» WHAT YOU NEED TO DO
From the first line of the data below, copy each line up to the one containing "return on_plug(ring)", and include that line too.

» INFORMATION SUPPLIED
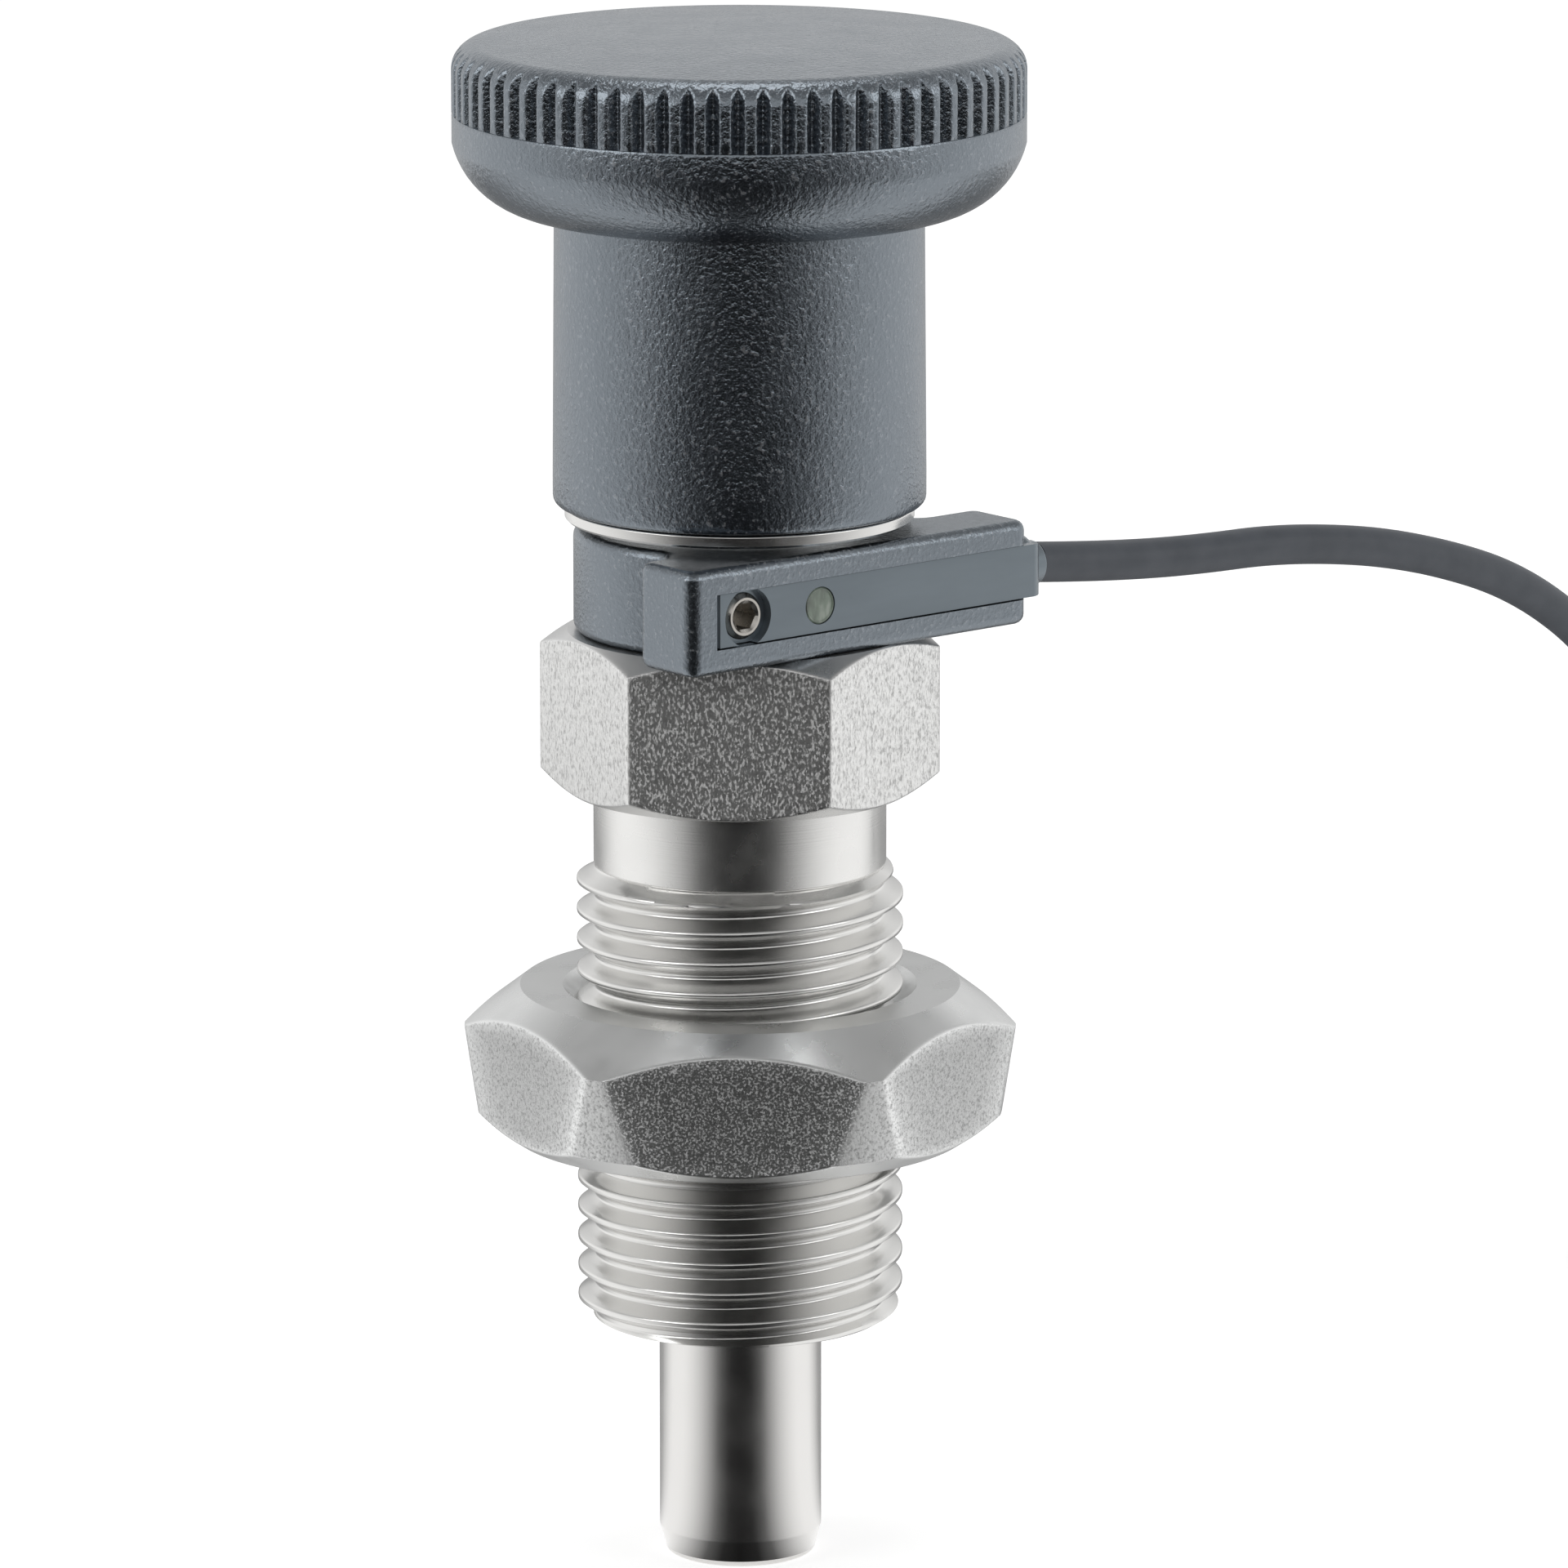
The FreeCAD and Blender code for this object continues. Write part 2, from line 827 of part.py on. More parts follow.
def plug_ring():
    bore = plug_neck_r + running_gap
    cup = plug_thread_r - plug_ring_wall
    profile = [
        (bore, ring_back),
        (plug_ring_r, ring_back, edge_round),
        (plug_ring_r, knurl_front, edge_round),
        (plug_thread_r, knurl_front),
        (plug_thread_r, ring_front, edge_round),
        (cup, ring_front),
        (cup, ring_back + plug_lip_length),
        (bore, ring_back + plug_lip_length),
    ]
    body = turned(profile)
    depth = plug_ring_r - knurl_depth
    grooves = []
    for k in range(knurl_count):
        groove = box(
            (depth, -knurl_depth, ring_back - 1), (plug_ring_r + 1, knurl_depth, knurl_front + 1)
        )
        groove.rotate(Vector(0, 0, 0), Vector(0, 0, 1), 360 / knurl_count * k)
        grooves.append(groove)
    body = body.cut(grooves)
    return on_plug(body)


def plug_seal():
    seat = plug_thread_r + seal_section_r + seat_gap
    ring = Part.makeTorus(
        seat, seal_section_r, Vector(0, 0, knurl_front + seal_section_r + seat_gap)
    )
    return on_plug(ring)


def contact_places():
    for k in range(3):
        angle = math.radians(90 + 120 * k)
        yield contact_circle_r * math.cos(angle), contact_circle_r * math.sin(angle)


def plug_carrier():
    carrier_r = plug_thread_r - plug_ring_wall - free_gap
    body = cylinder(carrier_r, plug_front, carrier_front)
    for x, y in contact_places():
        hole = cylinder(contact_r + seat_gap, carrier_front - contact_root, carrier_front, x, y)
        body = body.cut(hole)
    return on_plug(body)


def plug_contacts():
    back = carrier_front - contact_root
    pins = []
    for x, y in contact_places():
        pin = turned(
            [
                (0, back),
                (contact_r, back),
                (contact_r, back + contact_root + contact_length, edge_round),
                (0, back + contact_root + contact_length),
            ]
        )
        pin.translate(Vector(x, y, 0))
        pins.append(pin)
    return on_plug(Part.Compound(pins))


pieces = {
    "locking_pin": locking_pin,
    "guide_sleeve": guide_sleeve,
    "lock_nut": lock_nut,
    "compression_spring": compression_spring,
    "stem_tube": stem_tube,
    "magnet_ring": magnet_ring,
    "magnet_clip": magnet_clip,
    "sensor_holder": sensor_holder,
    "flanged_collar": flanged_collar,
    "guide_barrel": guide_barrel,
    "knob_neck": knob_neck,
    "knob_bowl": knob_bowl,
    "knob_crown": knob_crown,
    "knob_insert": knob_insert,
    "sensor_housing": sensor_housing,
    "clamp_screw": clamp_screw,
    "status_window": status_window,
    "sensor_board": sensor_board,
    "sensor_led": sensor_led,
    "cable_boot": cable_boot,
    "cable": cable,
    "cable_coil": cable_coil,
    "coil_tie": coil_tie,
    "cable_tail": cable_tail,
    "plug_body": plug_body,
    "plug_ring": plug_ring,
    "plug_seal": plug_seal,
    "plug_carrier": plug_carrier,
    "plug_contacts": plug_contacts,
}

for name, make in pieces.items():
    shape = make()
    if not shape.isValid():
        print("not valid:", name)
    shape.exportStep("parts/" + name + ".step")
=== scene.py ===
import math

import bmesh
import bpy
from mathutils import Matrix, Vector


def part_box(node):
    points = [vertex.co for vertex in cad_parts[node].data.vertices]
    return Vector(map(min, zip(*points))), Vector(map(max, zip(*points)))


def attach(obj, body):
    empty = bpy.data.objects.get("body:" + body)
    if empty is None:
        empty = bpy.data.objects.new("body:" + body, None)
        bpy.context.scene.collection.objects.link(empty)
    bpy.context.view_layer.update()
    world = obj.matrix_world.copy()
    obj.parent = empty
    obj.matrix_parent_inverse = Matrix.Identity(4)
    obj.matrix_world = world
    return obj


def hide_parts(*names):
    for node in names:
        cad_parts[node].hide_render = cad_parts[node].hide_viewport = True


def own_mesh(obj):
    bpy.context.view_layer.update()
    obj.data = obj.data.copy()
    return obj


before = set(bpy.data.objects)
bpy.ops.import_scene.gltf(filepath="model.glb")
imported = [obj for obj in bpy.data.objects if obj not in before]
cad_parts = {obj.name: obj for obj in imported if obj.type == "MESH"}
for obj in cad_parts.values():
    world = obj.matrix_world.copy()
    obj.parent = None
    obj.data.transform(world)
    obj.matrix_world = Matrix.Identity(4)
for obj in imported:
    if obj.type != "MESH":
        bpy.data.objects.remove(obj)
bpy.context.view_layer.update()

mm = 0.001
scene = bpy.context.scene
scene.view_settings.view_transform = "Standard"


# Camera. A long lens, a little above the bolt, turned so that the sensor's arm runs to the
# right and away from it.
view_turn = math.radians(40)
view_drop = math.radians(12.27)
view_distance = 507 * mm
view_centre = Vector((1.65, -1.39, 26.56)) * mm
to_right = Vector((math.cos(view_turn), -math.sin(view_turn), 0))
to_back = Vector((math.sin(view_turn), math.cos(view_turn), 0))
looking = to_back * math.cos(view_drop) - Vector((0, 0, math.sin(view_drop)))
camera = bpy.data.objects.new("camera", bpy.data.cameras.new("camera"))
camera.data.lens = 238.1
camera.data.clip_start = 0.01
camera.location = view_centre - looking * view_distance
camera.rotation_euler = looking.to_track_quat("-Z", "Y").to_euler()
scene.collection.objects.link(camera)
scene.camera = camera


# Studio. The bolt stands on its pin on a wide white table, under a white dome that is greyer
# overhead, among three soft boxes. A graded card round it gives the steel something to mirror.
table_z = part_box("locking_pin")[0].z


def add_node(tree, kind, values=(), **settings):
    """A shader node with its settings, and its inputs given as numbers or as other sockets."""
    made = tree.nodes.new(kind)
    for setting, value in settings.items():
        setattr(made, setting, value)
    for socket, value in dict(values).items():
        if isinstance(value, bpy.types.NodeSocket):
            tree.links.new(value, made.inputs[socket])
        else:
            made.inputs[socket].default_value = value
    return made


def maths(tree, operation, *values):
    """What a math node makes of numbers or other sockets."""
    return add_node(tree, "ShaderNodeMath", enumerate(values), operation=operation).outputs[0]


def between(tree, value, low, high, low_gives, high_gives, **settings):
    """Maps value from low..high to low_gives..high_gives, and holds it there outside."""
    made = add_node(
        tree, "ShaderNodeMapRange",
        {"Value": value, "From Min": low, "From Max": high, "To Min": low_gives,
         "To Max": high_gives},
        **settings,
    )
    return made.outputs[0]


def shade(tree, value, *stops):
    """Colours along a value, as (position, (r, g, b)) stops."""
    ramp = add_node(tree, "ShaderNodeValToRGB", {0: value})
    points = ramp.color_ramp.elements
    while len(points) < len(stops):
        points.new(0.5)
    for point, (position, colour) in zip(points, stops):
        point.position = position
        point.color = (*colour, 1)
    return ramp.outputs["Color"]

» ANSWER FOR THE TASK
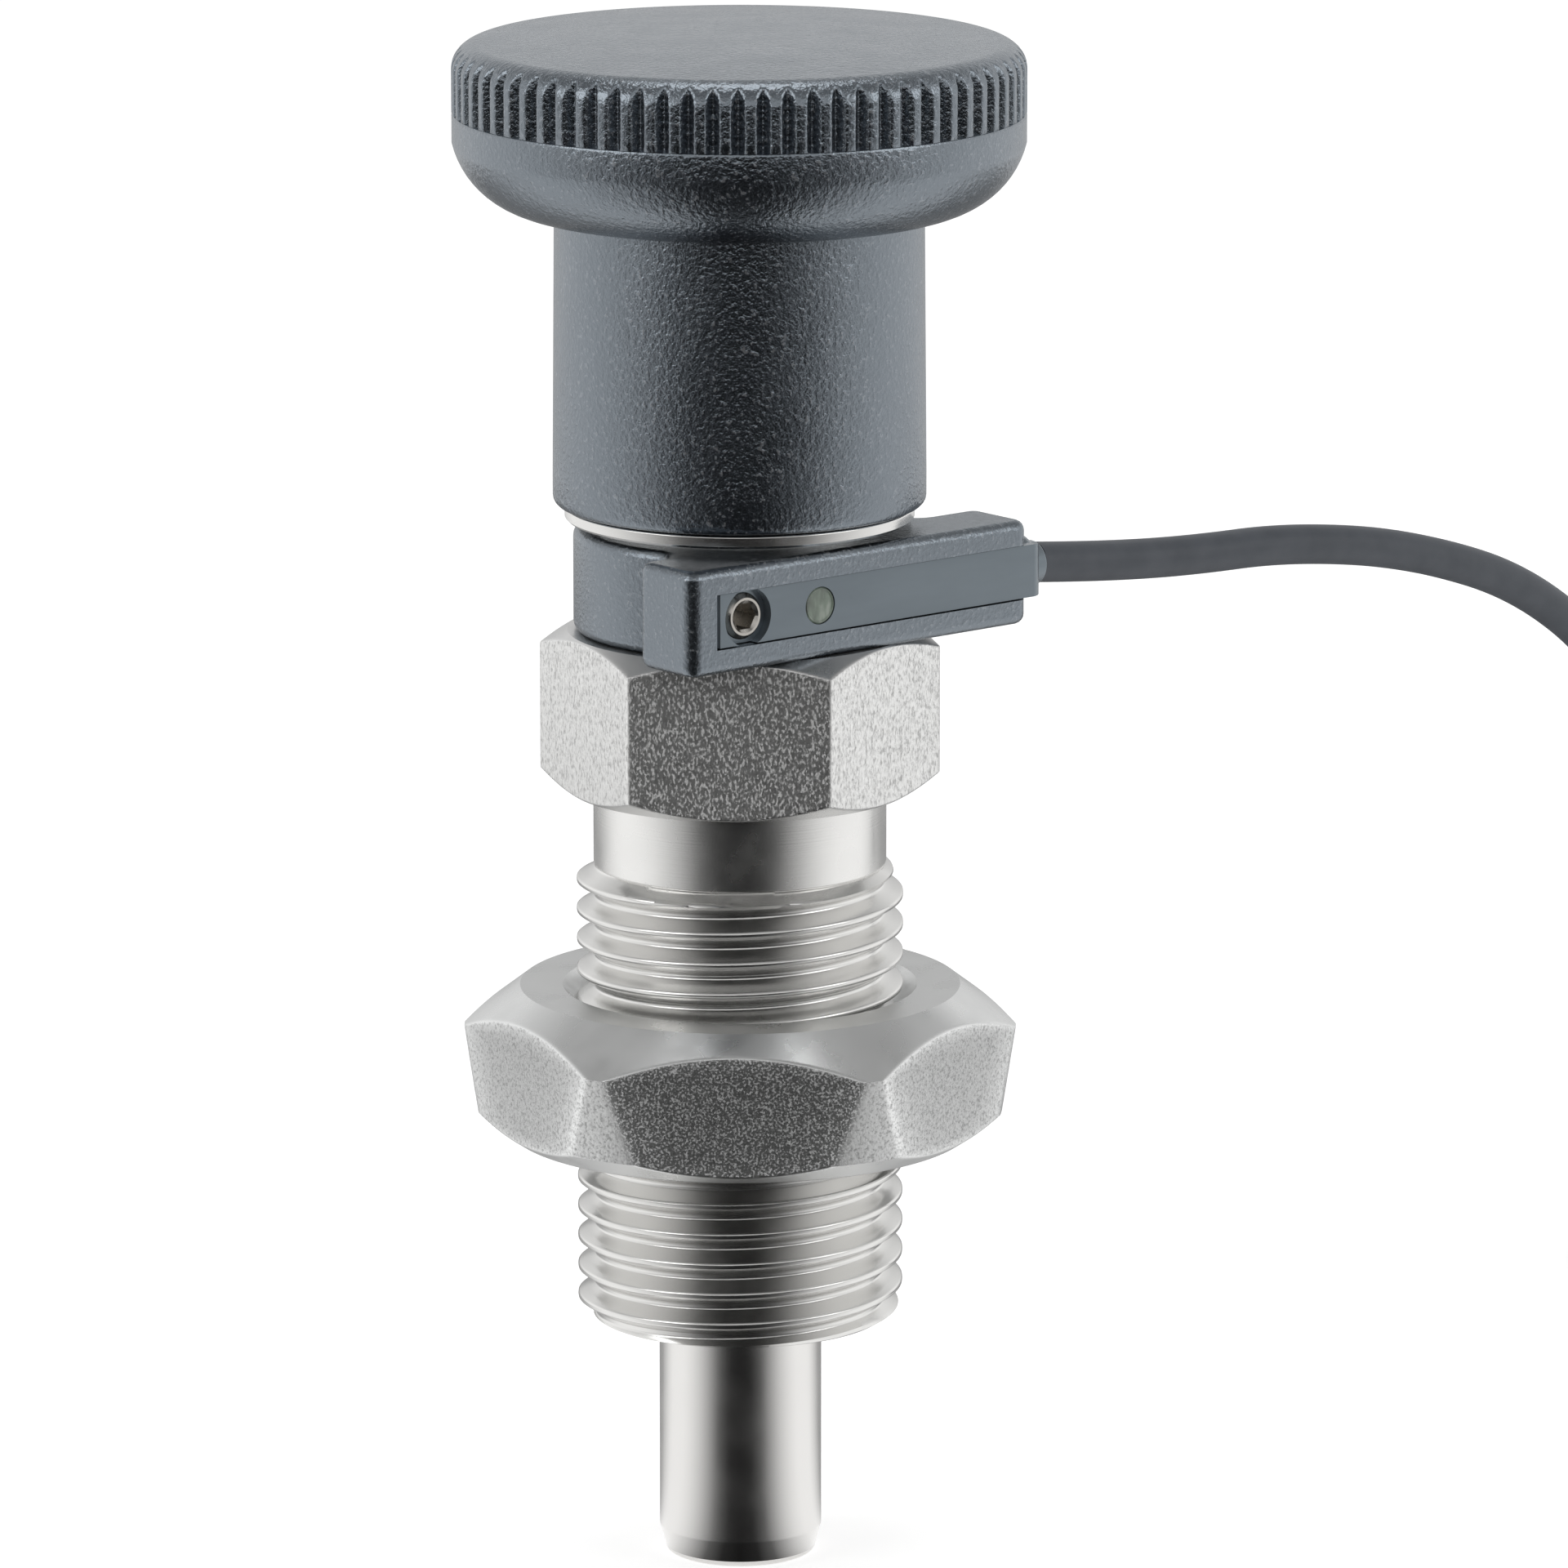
The FreeCAD and Blender code for this object continues. Write part 2, from line 827 of part.py on. More parts follow.
def plug_ring():
    bore = plug_neck_r + running_gap
    cup = plug_thread_r - plug_ring_wall
    profile = [
        (bore, ring_back),
        (plug_ring_r, ring_back, edge_round),
        (plug_ring_r, knurl_front, edge_round),
        (plug_thread_r, knurl_front),
        (plug_thread_r, ring_front, edge_round),
        (cup, ring_front),
        (cup, ring_back + plug_lip_length),
        (bore, ring_back + plug_lip_length),
    ]
    body = turned(profile)
    depth = plug_ring_r - knurl_depth
    grooves = []
    for k in range(knurl_count):
        groove = box(
            (depth, -knurl_depth, ring_back - 1), (plug_ring_r + 1, knurl_depth, knurl_front + 1)
        )
        groove.rotate(Vector(0, 0, 0), Vector(0, 0, 1), 360 / knurl_count * k)
        grooves.append(groove)
    body = body.cut(grooves)
    return on_plug(body)


def plug_seal():
    seat = plug_thread_r + seal_section_r + seat_gap
    ring = Part.makeTorus(
        seat, seal_section_r, Vector(0, 0, knurl_front + seal_section_r + seat_gap)
    )
    return on_plug(ring)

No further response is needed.